The decline of the cane sugar industry is mainly due to problems outside the farm because of the great inefficiency in our agricultural sector. This has occurred since the government changed the sugarcane planting system from land leasing by the state-owned plantations (PTPN) to independent sugarcane growing by farmers.

Output per hectare has continued to drop owing to the extension of the harvest period without being coupled by removal of the old plants, the use of old seedling clones and reduced use of fertilizer due to the impact of the prolonged economic crisis. Sugar mills have also contributed to this inefficiency.

During the New Order, PTPNs were a cash cow of officials of the agriculture ministry. If the minister or top official toured a region, costs of transportation, accommodation, meals and "souvenirs" would be borne by the provincial administration. Thus the budget allocated in the ministry for this purpose would be unused. Then, the administration would ask a PTPN to bear these non-budgetary expenses. Even today this deplorable practice continues.
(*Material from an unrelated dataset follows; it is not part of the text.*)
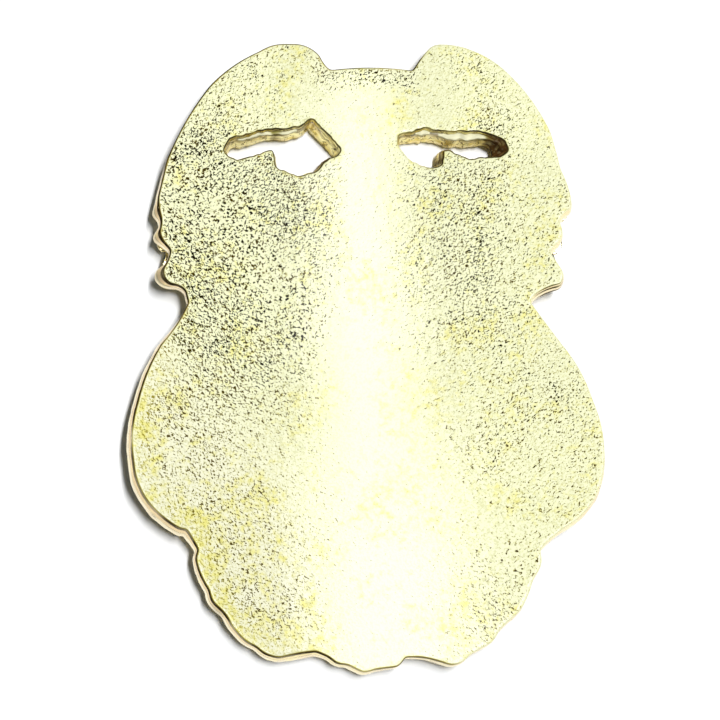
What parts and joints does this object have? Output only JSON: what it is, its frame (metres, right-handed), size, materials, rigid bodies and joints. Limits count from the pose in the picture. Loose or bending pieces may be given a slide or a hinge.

Nowadays PTPNs, like other state-owned firms, are under the auspices of the Office of the State Minister of State Enterprises. This means that technically the related ministry no longer has authority over the PTPNs to extract money from them.

However inefficiency persists; officials of the new institution dealing with this PTPN still extort money from the PTPNs anyway. With the Autonomy Law, provincial and regency administrations treat the PTPNs as their cash cow. Then, the local PTPN must set aside a special budget for gifts for the region's military and police chiefs, the chief of staff in Jakarta etc.

Inefficiency is also brought about by extortion by hoodlums, land transport officials, traffic policemen and so on along the transportation line. Inefficiency has worsened further in PTPNs because of land and crop looting.

In the case of sugarcane, however, looting has not occurred because under the new system, the PTPN, which manages sugar mills (particularly in Java), relies on growers to supply its raw materials. From this point of view, the change in the system is favorable. But, it would be better for Java's sugar mills and their trading line to be controlled by cooperatives or groups of sugarcane growers.

Sugarcane tastes bitter to sugarcane growers in Java because, among other things, factory personnel are involved in corruption. A sugar mill must indeed receive payment for its services, according to market rates. The prevailing output-sharing pattern places farmers in a weak position. Some people in the sugar mills manipulate the level of sugar output because farmers cannot prove that output is 6 percent, or even 8 percent.

Sugar mills sometimes intentionally do not make any schedule for milling so that sugarcane stems taken to the mill cannot be immediately milled. Output may then drop to only 6 percent or even 5 percent. A drop in the sugar output will automatically increase the output of sucrane content.

This trick results in larger profits for the mills and is a safe way to engage in corruption. The waste from a sugar mill is processed further into monosodium glutamate, spirit, alcohol, sorbitol and other alcohol derivatives. Solid waste in the form of stem cellulose is still economically valuable although the sweet liquid has been extracted. At present this waste is used only as a fuel in the mill or as compost for mushroom plantations. The entire economic value of the waste belongs to the mill -- which is also shared with the growers.

Internal problems must be solved to cut dependence on imports. However gloomy our history of sugar, we still have considerable strength. Indonesia is the motherland of sugarcane. High-yielding clones have been developed by our own experts. Our sugarcane growers, with a long history behind them, are highly skilled in sugarcane cultivation. For hundreds of years, our sugar dominated the world market.

Sugarcane absorbs nutrients from the soil efficiently and then processes it with the help of sunlight and carbon dioxide, so that one hectare of land will generate 100 tons of raw materials within a year. With a sugar output rate of 10 percent, you get 10 tons of sugar crystals.

In the sugar heyday, sugarcane growers in Java could generate over 100 tons per hectare with a sugar output of up to 15 percent. This achievement must be achieved again, not by making an issue of flourishing sugar imports or by protecting sugarcane growers with import duties.

If sugarcane growers and PTPNs are efficient, they will not only meet the domestic demand but will certainly be able to resume the export of sugar.